Грегори подумал, как его рубят на куски кривые мечи сарацинов, как его, растянутого между колышками на песке пустыни, поедают муравьи и стервятники. Одновременно он подчинялся холодной гладкости ножниц — всегда холодных, даже когда они были теплыми. Крепко зажмурившись, он терпел пытку щекоткой от падающих на лицо состригаемых волос. Он сидел, все еще жмурясь, в убеждении, что парикмахер должен был бы покончить со стрижкой давным-давно, но он такой псих, что, наверное, будет стричь и стричь, пока Грегори не станет совсем лысым. А впереди еще маячила направка бритвы на ремне, а это значит, что тебе перережут горло; сухое скребущее ощущение лезвия рядом с твоим ухом и на шее сзади; кисточка, сунутая тебе в глаза и нос, чтобы вымести волоски.

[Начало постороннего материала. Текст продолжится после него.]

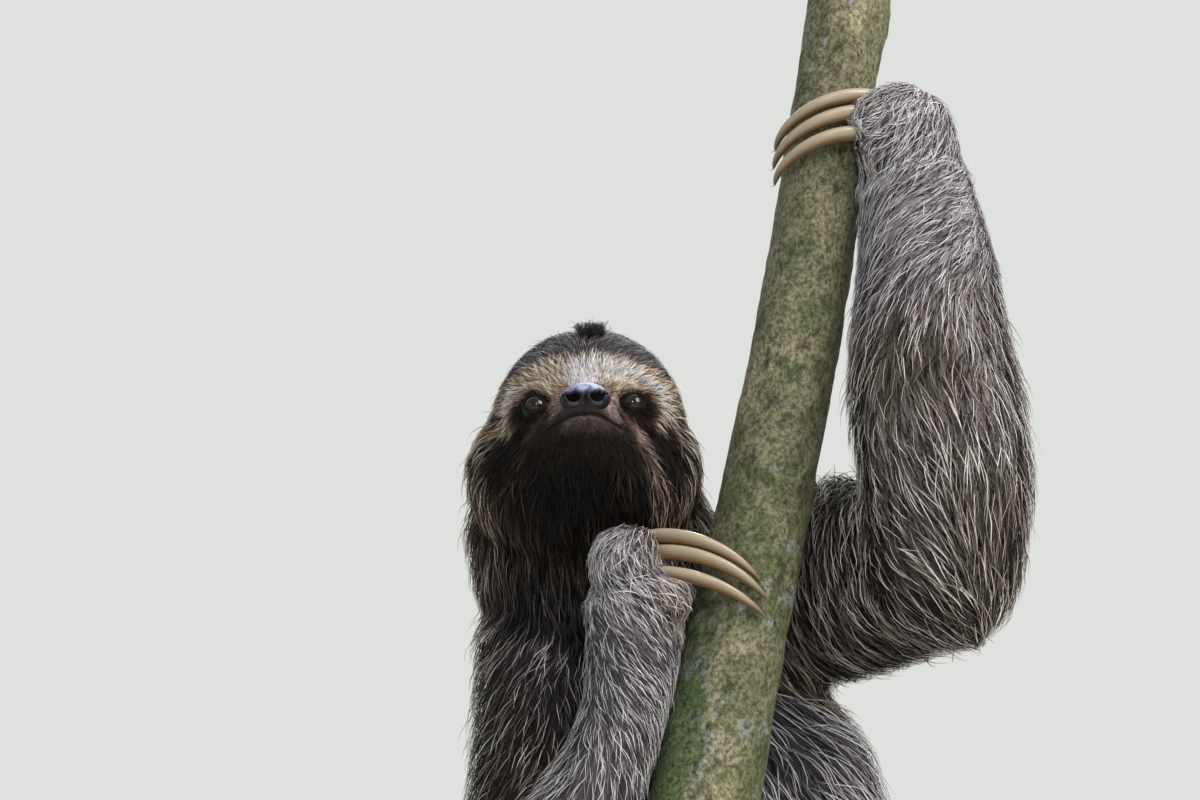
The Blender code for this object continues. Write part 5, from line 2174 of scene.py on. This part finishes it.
        root = pick(skin.surface.points)
        normal = unit(pick(skin.normals))
        depth = pick(skin.depth)
        count = len(root)
        length = pick(self.lengths) * random.uniform(0.72, 1.2, count)
        level = random.random(count)
        height = depth * (patch.lift[0] + (patch.lift[1] - patch.lift[0]) * level)
        stray = random.random(count) < self.stray_share
        height = np.where(stray, height * 1.35, height)
        turn = random.normal(0.0, patch.wander, count) * np.where(stray, 1.8, 1.0)
        phase = random.uniform(0.0, 2.0 * np.pi, count)
        place = root - normal * self.sink_mm * MM
        free = smooth(normal[:, 2], -0.25, -0.85) * smooth(length, 0.012, 0.024)
        steps = 2 * patch.rings
        path = [place]
        for k in range(1, steps + 1):
            t = k / steps
            near = self.field.nearest(place)
            out = skin.normals[near]
            way = self.flow[near]
            above = dot(place - skin.surface.points[near], out)
            goal = height * (1.0 - (1.0 - t) ** 1.8)
            step = length / steps
            climb = np.clip((goal - above) / step, -0.8, 0.9) + 1.5 * patch.upright
            way = way * (1.0 - patch.upright)
            bend = turn + 0.16 * np.sin(phase + 5.0 * t)
            turned = way + bend[:, None] * np.cross(out, self.flow[near]) + climb[:, None] * out
            hang = patch.droop * t + 0.45 * free * t
            turned = turned - hang[:, None] * UP
            place = place + unit(turned) * step[:, None]
            path.append(place)
        path = np.stack(path, axis=1)
        path = self.clumped(path, patch, np.where(stray, 0.1, 1.0))
        path = self.kept_out(path)
        tone, wide = self.lock_tones(patch, root, skin.labels[corners[:, 0]], level, random)
        width = self.widths(length) * wide * patch.thick
        spots = np.einsum("nk,nkx->nx", weights, self.skin_uvs[face])
        return self.tubes(path[:, ::2], normal, width, tone, spots, patch.rings)

    def clumped(self, path: Array, patch: CoatPatch, drawn: Array) -> Array:
        """Draws the locks of each cell of skin towards their mean, most at their tips.

        Args:
            path: The locks' points.
            patch: The piece of coat.
            drawn: How far each lock takes part, from 0 to 1.

        Returns:
            The drawn points.
        """
        spread = np.stack([noise(path[:, 0], 0.012, 71 + i) for i in range(3)], axis=1)
        cell = np.floor((path[:, 0] + 0.003 * spread) / (patch.clump_mm * MM)).astype(np.int64)
        _, group = np.unique(cell, axis=0, return_inverse=True)
        group = group.reshape(-1)
        count = np.bincount(group)
        flat = path.reshape(len(path), -1)
        mean = np.stack([np.bincount(group, flat[:, k]) / count for k in range(flat.shape[1])], axis=1)
        share = patch.clump * np.linspace(0.0, 1.0, path.shape[1]) ** 1.4
        share = (share[None, :] * drawn[:, None])[..., None]
        return path + (mean[group].reshape(path.shape) - path) * share

    def kept_out(self, path: Array) -> Array:
        """Keeps the locks off the perch and clear of the eyes.

        Args:
            path: The locks' points.

        Returns:
            The moved points.
        """
        path = self.log.keep_off(path, 0.0006)
        face = FaceShape(self.skin.head)
        local = self.skin.head.local(path)
        across, over, out = face.eyes(local.reshape(-1, 3))
        round_it = np.hypot(across, over)
        front = (out > -0.002) & (round_it < self.lid_clear)
        if not front.any():
            return path
        flat = local.reshape(-1, 3)
        away = (flat - np.array(face.eye_place) * fold(flat)) * [1.0, 0.0, 1.0]
        push = (self.lid_clear / np.maximum(round_it, 0.05) - 1.0)[:, None] * away
        flat = np.where(front[:, None], flat + push, flat)
        return self.skin.head.world(flat).reshape(path.shape)

    def lock_tones(
        self, patch: CoatPatch, root: Array, labels: Array, level: Array, random: np.random.Generator
    ) -> tuple[Array, Array]:
        """Each lock's colour and relative width.

        The marking's colour is varied by cells of skin and by lock. The locks that lie deepest
        are made dark and the outer ones pale, as painted shade within the coat; one in five is
        bleached, and one in four of the body's and one in seven of the face's are dark.

        Args:
            patch: The piece of coat.
            root: The locks' roots.
            labels: The part that each is on.
            level: Each lock's height in the coat, from 0 to 1.
            random: Where chance comes from.

        Returns:
            Linear colours, and widths around 1.
        """
        tone = self.marks.at(root, labels)
        region = fractal(root, 0.009, 91)
        spread, least, shade = (0.25, 0.86, 0.4) if patch.face_only else (0.42, 0.73, 0.22)
        factor = np.exp(spread * random.normal(size=len(root)) + 0.22 * region)
        # Painted shade: the deeper a lock lies in the coat, the darker it is made.
        rise = 0.75 + 0.9 * level if patch.face_only else 0.05 + 2.3 * level**3.2
        factor = factor * rise * (1.0 - 0.94 * patch.upright)
        kind = random.random(len(root))
        pale = kind < self.bleached_share
        factor = factor * np.where(pale, 1.5, 1.0) * np.where(kind > least, shade, 1.0)
        share = 0.22 * smooth(tone.mean(axis=1), 0.02, 0.16)
        tone = np.where(pale[:, None], mixed(tone, self.bleached, share) * self.cool, tone)
        tone = tone * factor[:, None]
        wide = random.uniform(0.7, 1.2, len(root)) * (0.85 + 0.3 * level)
        return np.clip(tone, 0.002, 0.85), wide

    def tubes(
        self, path: Array, normal: Array, width: Array, tone: Array, spots: Array, rings: int
    ) -> Surface:
        """Gives each path its body: rings of three points that shrink to the tip.

        A ring at share t has half the lock's width times (1 - t^2.2), and is flattened against
        the skin. The root's ring is closed by one face and the last meets the tip.

        Args:
            path: Each lock's points, from root to tip.
            normal: The skin's normal at each root.
            width: Each lock's width.
            tone: Each lock's linear colour.
            spots: Each root's place on the skin's bake map.
            rings: Rings in a lock.

        Returns:
            All the locks as one surface, with tones and bake places.
        """
        count = len(path)
        along = unit(np.gradient(path, axis=1))
        side = unit(np.cross(along, normal[:, None, :]))
        over = np.cross(along, side)
        t = np.arange(rings) / rings
        half = 0.5 * width[:, None] * (1.0 - t**2.2)[None, :] * np.where(t == 0.0, 0.8, 1.0)
        angle = np.pi / 2.0 + 2.0 * np.pi * np.arange(3) / 3.0
        reach = side[:, :rings, None, :] * np.cos(angle)[:, None]
        reach = reach + 0.7 * over[:, :rings, None, :] * np.sin(angle)[:, None]
        loops = path[:, :rings, None, :] + reach * half[:, :, None, None]
        points = np.concatenate([loops.reshape(count, -1, 3), path[:, -1:, :]], axis=1)
        quads = grid_faces(rings, 3)
        tip = 3 * rings
        ends = [[2, 1, 0]] + [[tip - 3 + k, tip - 3 + (k + 1) % 3, tip] for k in range(3)]
        one = np.concatenate([quads[:, [0, 1, 2]], quads[:, [0, 2, 3]], np.array(ends)])
        faces = (one[None] + np.arange(count)[:, None, None] * (tip + 1)).reshape(-1, 3)
        # Painted shade: each lock darkens towards its root, deep in the coat, and is lightest at its tip.
        shade = np.concatenate([np.repeat(0.22 + 0.96 * t, 3), [1.22]])
        tones = tone[:, None, :] * shade[None, :, None]
        level = np.concatenate([np.repeat(t, 3), [1.0]]) - 0.5
        lateral = np.concatenate([np.tile([0.0, -0.5, 0.5], rings), [0.0]])
        patch = np.stack([lateral, level], axis=1) * self.patch_width
        uvs = (spots[:, None, :] + patch[None]).reshape(-1, 2)
        return Surface(points.reshape(-1, 3), faces, tones.reshape(-1, 3), np.clip(uvs, 0.0, 1.0))

    def build(self, finish: Material) -> None:
        """Makes every piece of the coat."""
        self.field = NearField(self.skin.surface.points, 0.0035, 6)
        for patch in self.patches:
            piece = make_object(patch.name, self.grow(patch), finish)
            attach(piece, BODY)
            LOG.info("%s: %d locks, %d faces", patch.name, patch.locks, len(piece.data.polygons))


# ---------------------------------------------------------------- the studio
@dataclass
class Studio:
    """A plain pale floor, a pale room and soft lights, with the camera in front, low and tilted up."""

    target: Spot = (-0.04, -0.045, 0.59)
    distance: float = 2.1
    tilt: float = math.radians(15.0)
    view_width: float = 1200.0 / 2150.0
    floor_side: float = 6.0
    room: str = "#dfe1de"
    above: float = 1.1
    below: float = 0.12
    bright_way: Spot = (0.0, 0.35, 0.93)

    def camera(self) -> None:
        """A long lens whose frame is the view width at the target."""
        lens = bpy.data.cameras.new("camera")
        lens.lens = lens.sensor_width * self.distance / self.view_width
        seen = bpy.data.objects.new("camera", lens)
        ahead = np.array([0.0, math.cos(self.tilt), math.sin(self.tilt)])
        seen.location = np.array(self.target) - self.distance * ahead
        seen.rotation_euler = (math.pi / 2.0 + self.tilt, 0.0, 0.0)
        bpy.context.scene.collection.objects.link(seen)
        bpy.context.scene.camera = seen

    def light(self, name: str, place: Spot, side: float, watts: float, colour: str) -> None:
        """One square soft light, turned to the middle of the animal.

        Args:
            name: The lamp's name.
            place: Where it stands.
            side: The side of its square.
            watts: Its power.
            colour: Its hex colour.
        """
        lamp = bpy.data.lights.new(name, "AREA")
        lamp.shape = "SQUARE"
        lamp.size = side
        lamp.energy = watts
        lamp.color = linear(colour)
        held = bpy.data.objects.new(name, lamp)
        way = np.array([0.0, 0.0, 0.5]) - np.array(place)
        held.location = place
        held.rotation_euler = (math.acos(-unit(way)[2]), 0.0, math.atan2(-way[0], way[1]))
        bpy.context.scene.collection.objects.link(held)

    def room_light(self) -> None:
        """A pale room, which lights the animal from above more than from below."""
        world = bpy.data.worlds.new("pale_room")
        world.use_nodes = True
        tree = world.node_tree
        seen = tree.nodes["Background"]
        seen.inputs["Color"].default_value = rgba(self.room)
        way = add_node(tree, "TexCoord").outputs["Generated"]
        rise = add_node(tree, "VectorMath", {1: self.bright_way}, {0: way}, operation="DOT_PRODUCT")
        spread = {"From Min": -0.8, "From Max": 0.9, "To Min": self.below, "To Max": self.above}
        level = add_node(tree, "MapRange", spread, {"Value": rise.outputs["Value"]})
        links = {"Strength": level.outputs["Result"]}
        glow = add_node(tree, "Background", {"Color": rgba(self.room)}, links)
        direct = add_node(tree, "LightPath").outputs["Is Camera Ray"]
        links = {0: direct, 1: glow.outputs["Background"], 2: seen.outputs["Background"]}
        shown = add_node(tree, "MixShader", None, links)
        tree.links.new(shown.outputs["Shader"], tree.nodes["World Output"].inputs["Surface"])
        bpy.context.scene.world = world
        bpy.context.scene.view_settings.view_transform = "Standard"

    def build(self) -> None:
        """Sets up the floor, the room's light, the lamps and the camera."""
        half = self.floor_side / 2.0
        corners = half * np.array([[-1.0, -1.0, 0.0], [1.0, -1.0, 0.0], [1.0, 1.0, 0.0], [-1.0, 1.0, 0.0]])
        floor = make_object("floor", Surface(corners, np.array([[0, 1, 2, 3]])), FloorFinish().build())
        self.room_light()
        self.light("key", (1.1, -0.9, 1.5), 0.8, 30.0, "#fff6f2")
        self.light("fill", (-1.3, -1.0, 0.9), 1.0, 2.5, "#eef4ff")
        self.light("back", (0.2, 1.3, 1.9), 0.9, 30.0, "#f4ffee")
        self.light("window", (0.15, -1.9, 1.2), 0.3, 12.0, "#ffffff")
        self.camera()


def main() -> None:
    """Builds the looks piece by piece."""
    logging.basicConfig(level=logging.INFO, format="%(name)s: %(message)s")
    head = HeadFrame().find()
    marks = Markings(head)
    log = LogShape.find()
    Studio().build()
    skin = Skin(head, marks)
    skin.build()
    hide = skin.dress(HideFinish().build())
    lie = Lie(skin)
    flow, lengths = lie.lay()
    coat = Coat(skin, marks, log, flow, lengths, skin.unwrap(hide))
    coat.build(HairFinish().build())
    Eyes(head).build(EyeFinish().build())
    Nose(head).build(NoseFinish().build())
    Claws().build(HornFinish().build())
    Perch(log).build(BarkFinish().build())
    Stand().build(StainedWoodFinish().build(), SteelFinish().build())


if __name__ == "__main__":
    main()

Все это были кусочки, которые вгоняли тебя в дрожь всякий раз. Но в этом месте, кроме того, пряталось что-то еще жутчее. Он подозревал какую-то неприличность. То, про что ты не знал или про что тебе знать не полагалось, обычно оборачивалось неприличностью. Например, парикмахерская вывеска-шест. Сразу же видно, что неприлично. В том месте это была старая раскрашенная деревяшка с разноцветной каемкой. А тут она работает на электричестве и все время крутится в разноцветьи. Это еще неприличнее, подумал он. Ну, а ящики с журналами. Он был уверен, что некоторые журналы очень неприличные. Все было неприличным, если так считать. Великая истина жизни, которую он только сейчас открыл. Но он ничего против не имел. Неприличное Грегори нравилось.

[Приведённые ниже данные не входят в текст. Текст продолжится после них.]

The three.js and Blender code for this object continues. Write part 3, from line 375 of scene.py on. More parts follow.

Не поворачивая головы, он посмотрел в створке зеркала на пенсионера через два кресла от него. Тот чего-то бэкал громким голосом, как все старые хрычи. Теперь его парикмахер, нагибаясь над ним, маленькими ножничками с закругленными кончиками выстригал волоски из его бровей. А потом и из ноздрей, и из ушей. Выстригал веточки из его ушных дырок. Противно, дальше некуда. Наконец парикмахер начал кисточкой втирать порошок в шею старого хрыча.
Это еще зачем?
Тут его заплечных дел мастер вытащил машинку. Еще одно, чего Грегори не любил. Иногда они пользовались ручными машинками, вроде консервных открывалок: взз, трр, взз, трр по верхушке его черепа, пока не вскрывались его мозги. Но эта была жужжалкой — в десять раз хуже, потому что такие могут убить тебя током. Он сто раз видел это в воображении. Парикмахер жужжит себе, не замечая, что делает, вообще ненавидит тебя за то, что ты мальчик, и отхватывает клинышек с твоего уха, кровь льет на машинку, короткое замыкание, и тебя убивает током на месте. Наверное, миллионы раз такое случалось. А парикмахер всегда остается жив-здоров, потому что носит обувь на резиновой подошве.

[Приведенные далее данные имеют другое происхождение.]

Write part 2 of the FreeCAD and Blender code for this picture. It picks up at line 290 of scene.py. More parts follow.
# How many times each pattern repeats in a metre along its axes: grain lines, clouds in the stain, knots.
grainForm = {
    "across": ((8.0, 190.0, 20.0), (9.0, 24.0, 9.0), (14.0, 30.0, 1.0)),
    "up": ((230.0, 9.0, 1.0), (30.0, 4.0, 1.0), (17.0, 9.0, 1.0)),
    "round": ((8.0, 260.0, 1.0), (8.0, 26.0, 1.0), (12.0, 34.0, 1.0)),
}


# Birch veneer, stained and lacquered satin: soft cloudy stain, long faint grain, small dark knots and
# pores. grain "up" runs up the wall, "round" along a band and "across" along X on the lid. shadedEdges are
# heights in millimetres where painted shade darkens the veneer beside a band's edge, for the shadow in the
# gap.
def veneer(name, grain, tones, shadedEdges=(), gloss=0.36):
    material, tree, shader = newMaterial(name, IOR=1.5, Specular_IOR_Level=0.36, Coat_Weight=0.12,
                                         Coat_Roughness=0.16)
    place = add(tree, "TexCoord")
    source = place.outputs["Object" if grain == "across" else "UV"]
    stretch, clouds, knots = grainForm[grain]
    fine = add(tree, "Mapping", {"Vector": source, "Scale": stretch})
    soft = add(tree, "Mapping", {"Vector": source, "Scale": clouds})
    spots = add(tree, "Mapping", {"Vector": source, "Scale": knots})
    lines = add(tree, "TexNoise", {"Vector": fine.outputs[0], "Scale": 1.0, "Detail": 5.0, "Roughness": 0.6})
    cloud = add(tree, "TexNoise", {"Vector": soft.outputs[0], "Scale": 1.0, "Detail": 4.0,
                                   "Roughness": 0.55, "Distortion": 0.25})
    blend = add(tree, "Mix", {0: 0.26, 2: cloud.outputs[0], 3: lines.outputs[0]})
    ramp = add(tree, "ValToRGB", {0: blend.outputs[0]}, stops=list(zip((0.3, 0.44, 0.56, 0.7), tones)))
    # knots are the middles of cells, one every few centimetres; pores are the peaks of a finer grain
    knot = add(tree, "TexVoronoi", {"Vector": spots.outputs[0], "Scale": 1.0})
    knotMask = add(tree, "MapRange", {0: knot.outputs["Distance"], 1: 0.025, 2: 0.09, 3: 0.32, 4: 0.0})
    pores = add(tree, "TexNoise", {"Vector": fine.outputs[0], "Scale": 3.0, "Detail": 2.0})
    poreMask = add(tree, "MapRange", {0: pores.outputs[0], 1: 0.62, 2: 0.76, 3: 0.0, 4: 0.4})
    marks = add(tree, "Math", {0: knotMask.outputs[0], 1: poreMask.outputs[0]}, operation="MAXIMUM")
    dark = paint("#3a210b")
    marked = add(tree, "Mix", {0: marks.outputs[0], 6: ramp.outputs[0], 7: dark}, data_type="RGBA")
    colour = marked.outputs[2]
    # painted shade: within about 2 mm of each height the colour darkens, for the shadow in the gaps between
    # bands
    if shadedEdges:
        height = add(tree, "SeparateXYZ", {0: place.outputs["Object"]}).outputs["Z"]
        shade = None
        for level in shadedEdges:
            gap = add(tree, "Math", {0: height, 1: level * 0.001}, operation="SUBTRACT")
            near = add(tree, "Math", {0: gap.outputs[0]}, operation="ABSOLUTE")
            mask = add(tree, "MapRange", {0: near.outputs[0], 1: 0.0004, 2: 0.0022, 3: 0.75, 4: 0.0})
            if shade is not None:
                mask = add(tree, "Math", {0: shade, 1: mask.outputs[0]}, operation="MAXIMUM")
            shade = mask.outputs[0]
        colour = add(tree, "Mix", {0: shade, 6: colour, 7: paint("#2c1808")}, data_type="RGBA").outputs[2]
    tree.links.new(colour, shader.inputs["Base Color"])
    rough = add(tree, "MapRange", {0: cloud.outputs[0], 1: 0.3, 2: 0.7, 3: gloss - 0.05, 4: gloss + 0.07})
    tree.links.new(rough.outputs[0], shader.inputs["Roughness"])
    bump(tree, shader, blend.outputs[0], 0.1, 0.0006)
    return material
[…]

В школе они плавали голышом. Мистер Лофтхаус надевал мешочек, чтобы они не видели его моталку. Мальчики снимали с себя все, принимали душ от вшей, а может, от бородавок или еще чего-то, или чтоб не вонять, как Вуд, а потом прыгали в бассейн. Ты подпрыгиваешь вверх, и вода бьет тебя по яйцам. Получается неприличность, и ты стараешься, чтобы учитель не заметил. От воды яйца у тебя становятся тугими, а потому твой петушок еще больше топорщится, а после они растирались полотенцами досуха и глядели друг на друга, не глядя, а вроде вбок, как в зеркало в парикмахерской. Все в классе были одного возраста, но некоторые были там еще совсем лысые; у других, как у Грегори, была полоска из волос поперек, а на яйцах ничего; а некоторые, вроде Хопкинсона и Шапиро, были уже волосатыми, как мужчины, и потемнее цветом, коричневатые, как папин, когда он пикал, стоя перед специальной раковиной. Ну, все-таки у него волосы какие-никакие, а есть, не то, что Лысый Бристоу и Холл, и Вуд. Но вот как Хопкинсон и Шапиро добились такого? У всех остальных только петушки, а у них моталки.